Borenstein identified a spike in the surcharge in 2015 that cost California consumers $6.7 billion in that year alone. In the subsequent five years, Borenstein found that the surcharge cost Californians more than $26 billion, which he equated to more than $2,600 for every family of four in the state.
“It was obvious that lawsuits would follow and that there would be a class-action, antitrust lawsuit,” Williams said. “After years of back-and-forth in court, the federal district judge granted a motion for summary judgement dismissing the suit on the basis that Daubert challenges to the plaintiff’s economists left no triable facts. That surprised me, given that some of the top economists had identified the surcharge.”
Williams said she believes the problem was that the judge did not understand the economic testimony.
“The court struggled with how a conspiracy to reduce competition and fix prices could have begun in 2011 but not have resulted in significant priced effects until 2015,” Williams said. “This is a concept that would be viewed by economists as unarguable—collusive conduct and its anticompetitive results are not always, or even typically, synchronous—became a legal basis for dismissal.”
Williams said lawyers for defendants in antitrust cases, such the one involving the oil companies, capitalize on the complexities involved in economic expert testimony and often successfully argue to have such testimony excluded as being irrelevant and unreliable.

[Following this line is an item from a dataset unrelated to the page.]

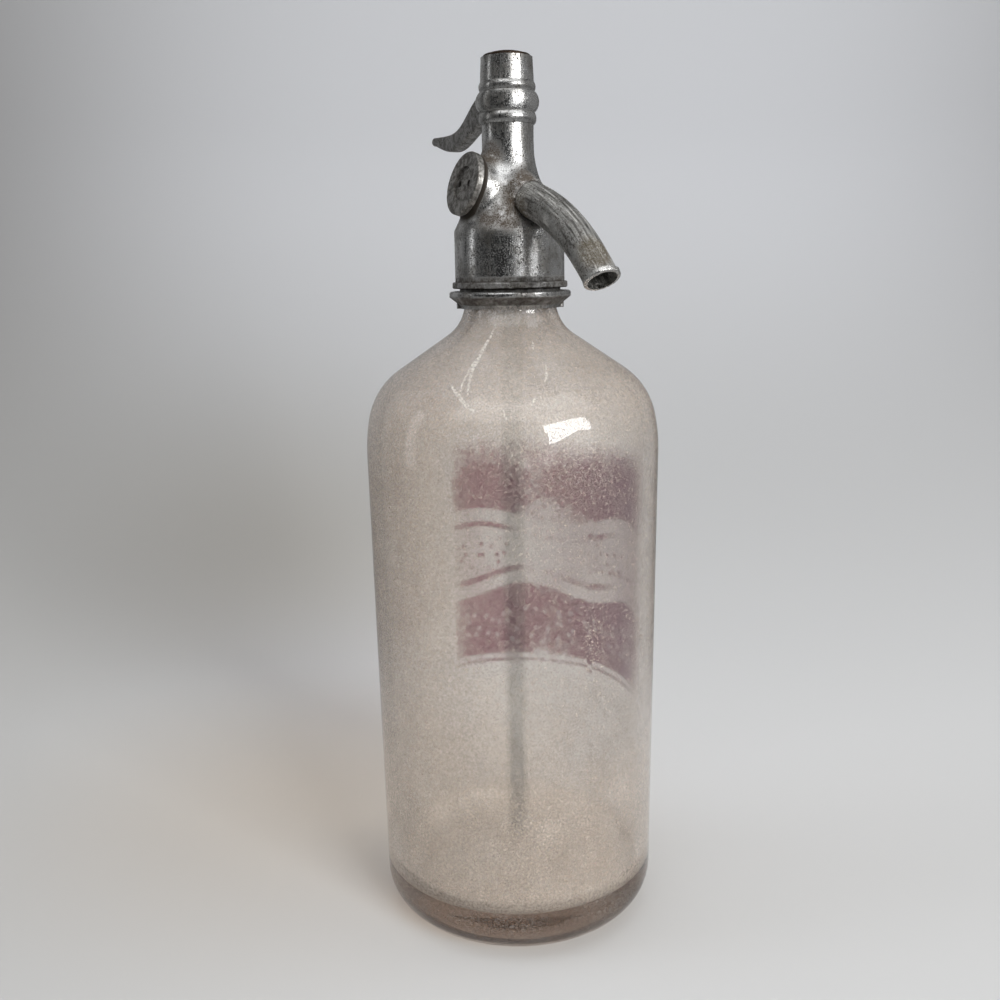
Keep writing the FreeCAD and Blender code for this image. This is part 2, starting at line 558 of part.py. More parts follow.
def make_stem_packing():
    return ring(PACKING_R, STEM_R + STEM_GAP, PACKING_Z, GLAND_Z)


def make_gland_nut():
    nut = ring(BORE_R - THREAD_GAP, STEM_R + STEM_GAP, GLAND_Z, GLAND_Z + GLAND_H)
    return nut.cut(block(-BORE_R, BORE_R, GLAND_SLOT_W / 2, GLAND_Z + GLAND_H - GLAND_SLOT_T, GLAND_Z + GLAND_H))


def make_spring_seat():
    return cylinder(SPRING_SEAT_R, PLUNGER_TOP_Z, SPRING_Z)


def make_return_spring():
    """Coil spring: one smooth skin through round sections that climb about the axis."""
    low = SPRING_Z + SPRING_END_GAP + SPRING_WIRE_R
    high = SPRING_TOP_Z - SPRING_END_GAP - SPRING_WIRE_R
    steps = int(SPRING_TURNS * SPRING_STEPS)
    climb = math.atan((high - low) / SPRING_TURNS / (2 * math.pi * SPRING_R))
    sections = []
    for step in range(steps + 1):
        section = Part.Wire(Part.makeCircle(SPRING_WIRE_R, V(SPRING_R, 0, 0), V(0, math.cos(climb), math.sin(climb))))
        section.rotate(V(0, 0, 0), UP, 360 * step / SPRING_STEPS)
        section.translate(V(0, 0, low + (high - low) * step / steps))
        sections.append(section)
    return Part.makeLoft(sections, True, False)


# ---------------------------------------------------------------- lever and its pin
def from_pivot(point):
    return V(PIVOT_X + point[0], 0, PIVOT_Z + point[1])


def curve_through(points):
    curve = Part.BSplineCurve()
    curve.interpolate([from_pivot(point) for point in points])
    return curve.toShape()


def make_lever():
    """Curved arm outside the cap, hub on the pin and a thin nose that reaches into the plunger."""
    half = LEVER_W / 2
    tip_end = [ARM_TOP[-1], ARM_TIP, ARM_BELLY[0]]
    tip = Part.Arc(*[from_pivot(point) for point in tip_end]).toShape()
    root = Part.LineSegment(from_pivot(ARM_BELLY[-1]), from_pivot(ARM_TOP[0])).toShape()
    outline = Part.Wire([curve_through(ARM_TOP), tip, curve_through(ARM_BELLY), root])
    arm = Part.Face(outline).extrude(V(0, LEVER_W, 0))
    arm.translate(V(0, -half, 0))
    root_x = PIVOT_X + ARM_TOP[0][0]
    arm = round_edges(arm, LEVER_ROUND_R,
                      lambda edge: abs(abs(edge.CenterOfMass.y) - half) < 0.01 and edge.BoundBox.XMin < root_x - 1)
    hub = Part.makeCylinder(LEVER_HUB_R, LEVER_W, V(PIVOT_X, -half, PIVOT_Z), V(0, 1, 0))
    web_top = PIVOT_Z + LEVER_HUB_R
    wedge = Part.makePolygon([V(root_x, -half, PIVOT_Z + ARM_BELLY[-1][1]), V(PIVOT_X, -half, PIVOT_Z - LEVER_HUB_R),
                              V(PIVOT_X, -half, web_top), V(root_x, -half, PIVOT_Z + ARM_TOP[0][1]),
                              V(root_x, -half, PIVOT_Z + ARM_BELLY[-1][1])])
    web = Part.Face(wedge).extrude(V(0, LEVER_W, 0))
    nose_half = LEVER_NOSE_W / 2
    nose = Part.makeCylinder(LEVER_NOSE_R, LEVER_NOSE_W, V(0, -nose_half, PIVOT_Z), V(0, 1, 0))
    blade = block(PIVOT_X, 0, nose_half, PIVOT_Z - LEVER_NOSE_R, PIVOT_Z + LEVER_NOSE_R)
    lever = arm.fuse(web).fuse(hub).fuse(blade).fuse(nose)
    pin_hole = Part.makeCylinder(PIN_R + PIN_GAP, LEVER_W, V(PIVOT_X, -half, PIVOT_Z), V(0, 1, 0))
    return lever.cut(pin_hole).removeSplitter()


def make_lever_pin():
    return Part.makeCylinder(PIN_R, 2 * PIN_HALF_L, V(PIVOT_X, -PIN_HALF_L, PIVOT_Z), V(0, 1, 0))


# ---------------------------------------------------------------- cap sleeve and top plug
def make_cap_sleeve():
    """Turned sleeve round the top of the column, slotted at the rear for the lever."""
    bulge_z = CAP_Z + CAP_BAND_H
    bead_z = bulge_z + CAP_BULGE_H
    barrel_z = bead_z + CAP_BEAD_H
    top_z = CAP_Z + CAP_H
    inner = CORE_R + CAP_GAP
    groove_r = CAP_BAND_R - CAP_GROOVE_T
    band_mid = (CAP_BAND_R, CAP_Z + CAP_BAND_H / 2)
    edges = [line((inner, CAP_Z), (groove_r, CAP_Z)), bow((groove_r, CAP_Z), band_mid, (groove_r, bulge_z)),
             bow((groove_r, bulge_z), (CAP_BULGE_R, bulge_z + CAP_BULGE_H / 2), (groove_r, bead_z)),
             bow((groove_r, bead_z), (CAP_BEAD_R, bead_z + CAP_BEAD_H / 2), (CAP_BARREL_R, barrel_z)),
             line((CAP_BARREL_R, barrel_z), (CAP_TOP_R, top_z)), line((CAP_TOP_R, top_z), (CAP_RIM_R, top_z)),
             line((CAP_RIM_R, top_z), (CAP_RIM_R, CORE_TOP_Z)), line((CAP_RIM_R, CORE_TOP_Z), (inner, CORE_TOP_Z)),
             line((inner, CORE_TOP_Z), (inner, CAP_Z))]
    sleeve = turned(edges)
    return sleeve.cut(block(-2 * CAP_BULGE_R, 0, LEVER_SLOT_W / 2, CAP_Z - CAP_BAND_H, SLOT_TOP_Z))


def make_top_plug():
    flange_top = CORE_TOP_Z + TOP_PLUG_FLANGE_H
    crown = dome((TOP_PLUG_FLANGE_R - TOP_PLUG_ROUND_R, flange_top), TOP_PLUG_CROWN_H)
    shoulder = (TOP_PLUG_FLANGE_R, flange_top - TOP_PLUG_ROUND_R)
    shank_z = CORE_TOP_Z - TOP_PLUG_SHANK_L
    shank_r = BORE_R - THREAD_GAP
    plug = turned([line((0, shank_z), (shank_r, shank_z)), line((shank_r, shank_z), (shank_r, CORE_TOP_Z)),
                   line((shank_r, CORE_TOP_Z), (TOP_PLUG_FLANGE_R, CORE_TOP_Z)),
                   line((TOP_PLUG_FLANGE_R, CORE_TOP_Z), shoulder),
                   arc(shoulder, (TOP_PLUG_FLANGE_R - TOP_PLUG_ROUND_R, flange_top),
                       (TOP_PLUG_FLANGE_R - TOP_PLUG_ROUND_R, flange_top - TOP_PLUG_ROUND_R)),
                   crown, line((0, flange_top + TOP_PLUG_CROWN_H), (0, shank_z))])
    return plug.cut(cylinder(TOP_PLUG_POCKET_R, shank_z, SPRING_TOP_Z))


# ---------------------------------------------------------------- dip tube
def make_dip_tube():
    top = CEILING_Z - SPIGOT_L + TUBE_GRIP_L
    return ring(TUBE_R, TUBE_BORE_R, FLOOR_Z + TUBE_FLOOR_GAP, top)


def make_dip_tube_gasket():
    low = CEILING_Z - SPIGOT_L
    return ring(SPIGOT_BORE_R, TUBE_R + TUBE_GASKET_GAP, low, low + TUBE_GRIP_L)


def make_dip_tube_ferrule():
    low = CEILING_Z - SPIGOT_L - FERRULE_FLANGE_T
    nut = cylinder(FERRULE_R, low, low + FERRULE_H).cut(
        cylinder(SPIGOT_R + THREAD_GAP, low + FERRULE_FLANGE_T, low + FERRULE_H))
    return nut.cut(cylinder(TUBE_R + FERRULE_HOLE_GAP, low, low + FERRULE_FLANGE_T))


# ---------------------------------------------------------------- all sub-parts
PARTS = {
    "glass_bottle": make_glass_bottle(),
    "neck_gasket": make_neck_gasket(),
    "collar_half_left": make_collar_half(1),
    "collar_half_right": make_collar_half(-1),
    "head_body": make_head_body(),
    "side_plug": make_side_plug(),
    "side_plug_washer": make_side_plug_washer(),
    "spout": make_spout(),
    "valve_seat": make_valve_seat(),
    "valve_washer": make_valve_washer(),
    "valve_stem": make_valve_stem(),
    "stem_packing": make_stem_packing(),
    "gland_nut": make_gland_nut(),
    "spring_seat": make_spring_seat(),
    "return_spring": make_return_spring(),
    "lever": make_lever(),
    "lever_pin": make_lever_pin(),
    "cap_sleeve": make_cap_sleeve(),
    "top_plug": make_top_plug(),
    "dip_tube": make_dip_tube(),
    "dip_tube_gasket": make_dip_tube_gasket(),
    "dip_tube_ferrule": make_dip_tube_ferrule(),
}

os.makedirs("parts", exist_ok=True)
for name, shape in PARTS.items():
    box = shape.BoundBox
    facets = len(shape.tessellate(0.1)[1])
    print(f"{name:18} solids {len(shape.Solids)}  valid {shape.isValid()}  volume {shape.Volume:10.2f}  "
          f"z {box.ZMin:.2f} to {box.ZMax:.2f}  facets {facets}")
    shape.exportStep(f"parts/{name}.step")
print(f"lever pivot at x {PIVOT_X}, z {PIVOT_Z:.3f}; arm {LEVER_ARM} mm; full travel "
      f"{math.degrees(PLUNGER_LIFT / LEVER_ARM):.2f} degrees")
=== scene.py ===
# %% [markdown]
# # Dressing an old soda siphon
# A soda siphon is a thick glass bottle with a plated valve head. Gas pressure
# pushes the water up a glass tube and out of the bent spout when the lever is
# pressed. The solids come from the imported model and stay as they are. This
# lesson gives each of them the surface of the real thing and adds what is too
# thin for a solid: scale on the glass, a worn print, scratches and dirt.

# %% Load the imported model
import math

import bmesh
import bpy
from mathutils import Matrix, Vector


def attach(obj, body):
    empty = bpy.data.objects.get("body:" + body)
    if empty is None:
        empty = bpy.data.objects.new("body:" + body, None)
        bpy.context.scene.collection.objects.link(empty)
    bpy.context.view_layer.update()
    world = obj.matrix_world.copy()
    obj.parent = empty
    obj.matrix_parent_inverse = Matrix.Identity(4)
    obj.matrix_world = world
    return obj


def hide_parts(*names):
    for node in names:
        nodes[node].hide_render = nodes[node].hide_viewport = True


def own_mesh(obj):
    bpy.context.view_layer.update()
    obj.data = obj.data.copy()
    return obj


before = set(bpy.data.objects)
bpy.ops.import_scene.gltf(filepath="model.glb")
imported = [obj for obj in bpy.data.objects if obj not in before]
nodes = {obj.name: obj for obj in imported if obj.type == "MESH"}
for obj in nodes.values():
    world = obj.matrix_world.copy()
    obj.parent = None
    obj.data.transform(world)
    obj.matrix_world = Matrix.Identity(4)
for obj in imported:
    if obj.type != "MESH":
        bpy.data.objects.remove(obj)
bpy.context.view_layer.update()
MM = 0.001

# %% [markdown]
# Colours are picked as sRGB hex values, but the renderer adds light in linear
# numbers, so one function converts them. A second one adds a shader node with
# its settings and links in one line. Patterns are sized in millimetres, and a
# third function turns that into the scale that a texture node wants. The rest
# are the few steps that every pattern here is made of: masks that go from 0 to
# 1, sums and products of them, and bumps.


# %% Colour, node and scale helpers
def colour(hex_value):
    parts = [int(hex_value[i : i + 2], 16) / 255 for i in (1, 3, 5)]
    linear = [p / 12.92 if p <= 0.04045 else ((p + 0.055) / 1.055) ** 2.4 for p in parts]
    return (*linear, 1.0)


def add(tree, kind, inputs=None, **settings):
    made = tree.nodes.new("ShaderNode" + kind)
    for name, value in settings.items():
        setattr(made, name, value)
    for socket, value in (inputs or {}).items():
        if isinstance(value, bpy.types.NodeSocket):
            tree.links.new(value, made.inputs[socket])
        else:
            made.inputs[socket].default_value = value
    return made


def cells(mm):
    """Texture scale at which one cell of the pattern is this many millimetres."""
    return 1 / (mm * MM)


def noise(tree, place, mm, detail, rough=0.5):
    made = {"Vector": place, "Scale": cells(mm), "Detail": detail, "Roughness": rough}
    return add(tree, "TexNoise", made).outputs["Fac"]


def dots(tree, place, mm):
    """Distance from the middles of cells of this size."""
    return add(tree, "TexVoronoi", {"Vector": place, "Scale": cells(mm)}).outputs["Distance"]


def stretched(tree, place, scale):
    return add(tree, "Mapping", {"Vector": place, "Scale": scale}).outputs[0]


def level(tree, value, low, high, to_low=0.0, to_high=1.0):
    return add(tree, "MapRange", {0: value, 1: low, 2: high, 3: to_low, 4: to_high}).outputs[0]


def smooth_level(tree, value, low, high):
    """Rises from 0 at low to 1 at high, slowly at both ends."""
    ends = {0: value, 1: low, 2: high}
    return add(tree, "MapRange", ends, interpolation_type="SMOOTHSTEP").outputs[0]


def product(tree, a, b):
    return add(tree, "Math", {0: a, 1: b}, operation="MULTIPLY").outputs[0]


def plus(tree, a, b):
    return add(tree, "Math", {0: a, 1: b}, operation="ADD", use_clamp=True).outputs[0]


def minus(tree, a, b):
    return add(tree, "Math", {0: a, 1: b}, operation="SUBTRACT").outputs[0]


def weakened(tree, value, mask, share):
    """The value, brought down to this share of itself where the mask is 1."""
    return product(tree, value, level(tree, mask, 0.0, 1.0, 1.0, share))


def slab(tree, up, low, high, rise, fall):
    """1 between two heights. It fades in over rise and out over fall, all in millimetres."""
    rising = level(tree, up, low * MM, (low + rise) * MM)
    return product(tree, rising, level(tree, up, high * MM, (high - fall) * MM))


def mixed(tree, share, a, b, **settings):
    """Colour that goes from a to b."""
    return add(tree, "Mix", {0: share, 6: a, 7: b}, data_type="RGBA", **settings).outputs[2]


def bumped(tree, height, strength, depth_mm, normal=None, **settings):
    """Normal that is bent by a height pattern."""
    made = {"Strength": strength, "Distance": depth_mm * MM, "Height": height}
    if normal is not None:
        made["Normal"] = normal
    return add(tree, "Bump", made, **settings).outputs[0]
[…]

“It’s an easy argument to make,” she said. “While a plaintiff’s economic expert must establish a record of sometimes complex concepts and data that would support a judgement, a defendant’s expert must simply be able to cast doubt on the plaintiff’s theory. Muddying the waters is often easier that proving a case.”
Plus, Williams said, the subject matter can be challenging for people who entered a profession in hopes of avoiding dealing with complex math problems.
“It has often been observed that law students—who later become lawyers and judges—are smart people who hate math,” she said. “For a classic law student, one who majored in political science and avoided statistics, this would create predictable problems in analyzing economic issues. The same could be true for other disciplines, of course, but somehow there is a greater inclination to take an intuitive—and, quite possibly, incorrect—approach to economics that one would avoid in evaluating testimony on topics like chemistry, physics or biology. This may increase the risk that a court excludes economic expert testimony because of the court’s own faulty understanding of the topic.
“In this case, I think California consumers paid the cost to the tune of more than $26 billion,” Williams said.